Lewis was a political science and history major at Glenville State College in West Virginia when he was faced with choosing a minor. Once he started taking art classes, especially those involving clay, he was hooked. He went on to get a mast of fine arts degree from Ohio University in Athens, Ohio. His next challenge was to start a three-dimensional art program at Middle Tennessee State University. Integrating art into rural education was and still is a challenge, but he is a firm believer in its importance.
Ten years after he started teaching in 1962, Lewis left the university. Two years prior, he had started Studio S Pottery. That same year, an invitation to Czechoslovakia was a major turning point in his career. I was one of two Americans invited for a four-week work symposium,” he says. “The experience was a hundred times more valuable than graduate school. It was overwhelming.
In fact, he believed the chance to work beside some of the world’s best artists was worth the unknowns of entering a communist country. Despite the fact his passport was confiscated until his hosts were ready for him to leave and Russian planes were flying overhead every day, he has no doubt that the exposure his work received then has led to displays in Prague, Czechoslovakia; Poland; Africa and South America.
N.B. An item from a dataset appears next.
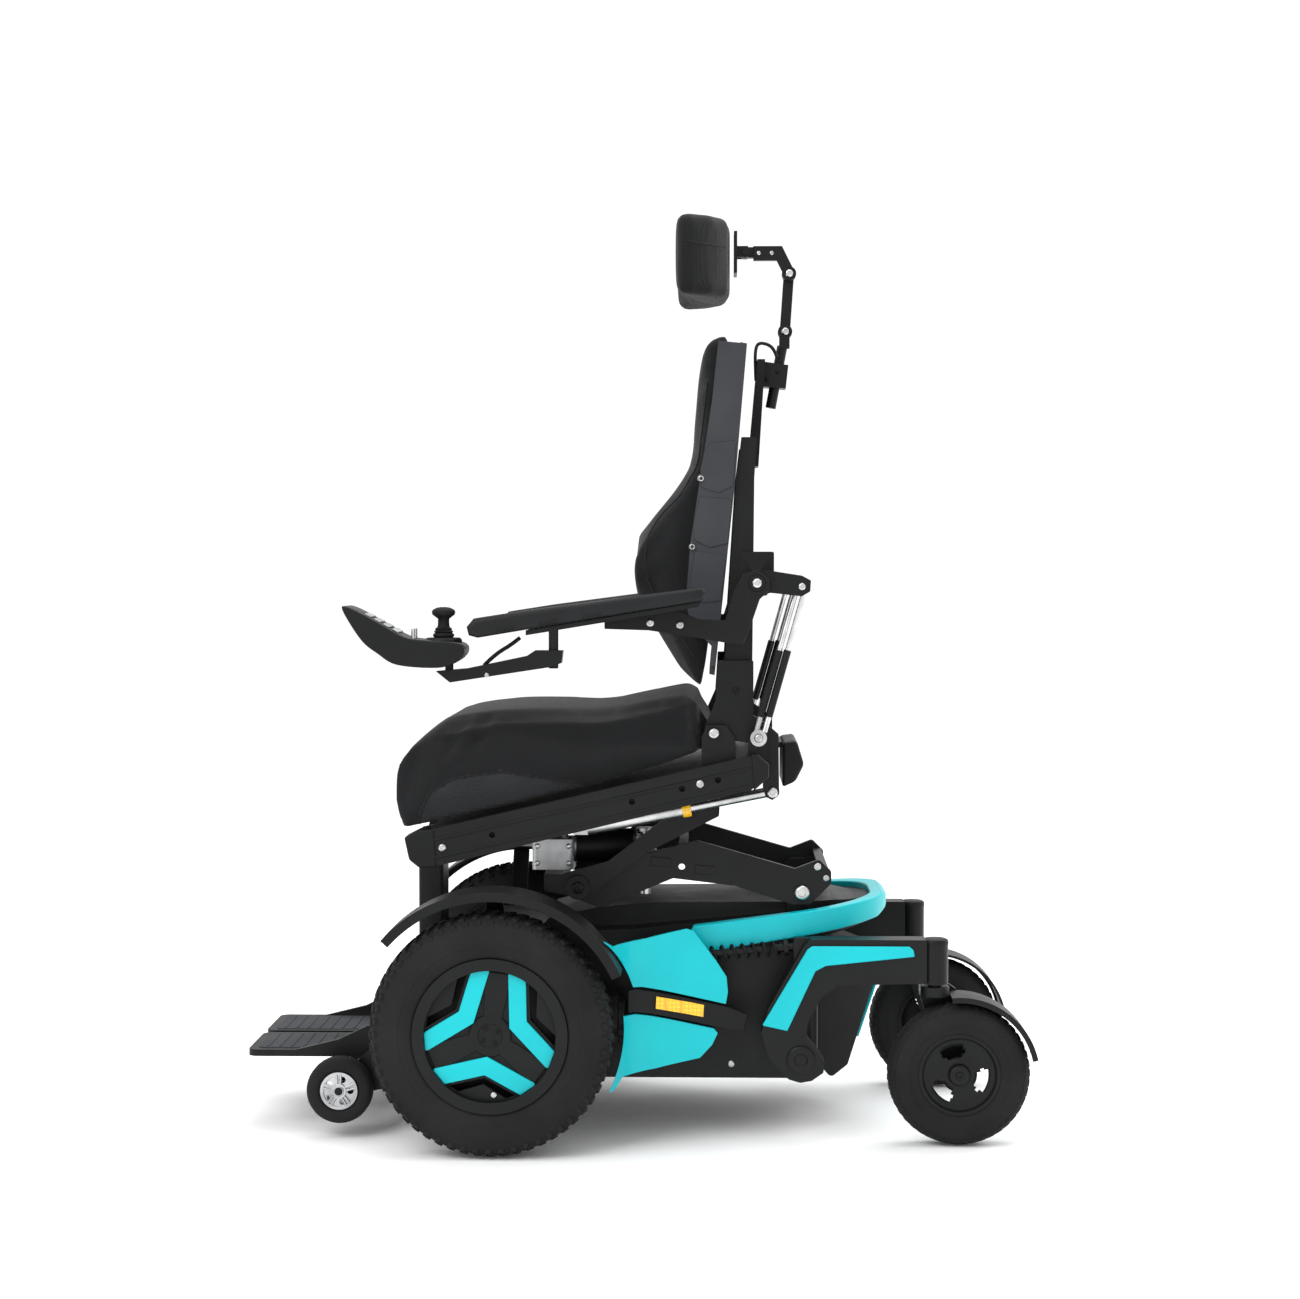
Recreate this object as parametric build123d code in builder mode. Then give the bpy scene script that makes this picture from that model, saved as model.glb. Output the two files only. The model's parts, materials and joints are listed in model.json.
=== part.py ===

Within his own country, his work has graced display cases at the Emerson Museum of art in Syracuse, N.Y. and the Renwick Gallery Smithsonian Institute in Washington, D.C.
Eric, of course, grew up around clay and was sticking his fingers in it at an early age. As a 4-year-old, he was already selling little clay figures. Following in his father’s footsteps, Eric’s work also has met with international acclaim. His pieces are included in collections in France, Australia and Japan. His road to a career in pottery has been somewhat reversed from his father’s.
Having always been around it, he gravitated towards other fields in college. He studied communications and history at MTSU. In 1989, however, he joined Studio S full time, making it a family business.
In the years since, the Snyders have worked side by side, each designing and making his own products. What sets them apart from so many commercial potters is the astounding selection of glazes with which they are able to finish their products. We have about 5,000 different glazes we can use to get a wide spectrum of effects," Lewis says. "We keep 30 to 40 mixed up at any one time."
Those numbers are quite rare in commercial pottery, Eric says. “Most (potters) use a basic eight glazes.” Pointing to a completed box in the gallery, he says, “We used more than that on that one box.”
The box to which he is referring was among the Tennessee products chosen to be featured on QVC’s Quest for the Best program more than three years ago. Even among viewers who might not have been collectors of pottery, their Tennessee Pottery Boxes were popular. “We sold 100 in about 5 minutes,” Lewis says.
Despite their success, all of their work is not geared toward receiving national or international recognition. Among their works are small jewelry and cigar boxes for the members of wedding parties and one-of-a-kind or limited edition pieces for local corporate and civic organizations.
In addition to their decorative pieces and functional items such as casserole dishes and dinnerware, the Snyders also are widely recognized for their architectural work in terra cotta, a durable material used to enhance the beauty of a building. “We’re one of six firms the federal government approved for historical restoration in terra cotta,” Lewis says.
The architectural work can be seen in Nashville at the Vanderbilt Administration Building, the Hermitage Hotel and Merchant’s Restaurant. They’ve also worked on projects for a Frank Lloyd Wright house in West Virginia and the Majestic Theater in Dallas, Texas.
In an effort to share their love of the process of pottery-making, the Snyders offer four sessions of classes each year. These 10-week sessions cater to all skill levels and include the wheel-throwing and hand-building methods. Ten to twelve people usually compose each of the four classes, which meets once a week. All materials and instruction are included in the $140 fee.
They are among the busiest people you will find, the Snyders never stop striving for the new and exciting.
“We’re almost always doing something new,” Lewis says. “Very few potters do their own glazes because they don’t want to spend the time on it. We experiment all the time. I’m inspired by nature and the environment.”
“Or by the colors in a sunset,” Eric adds.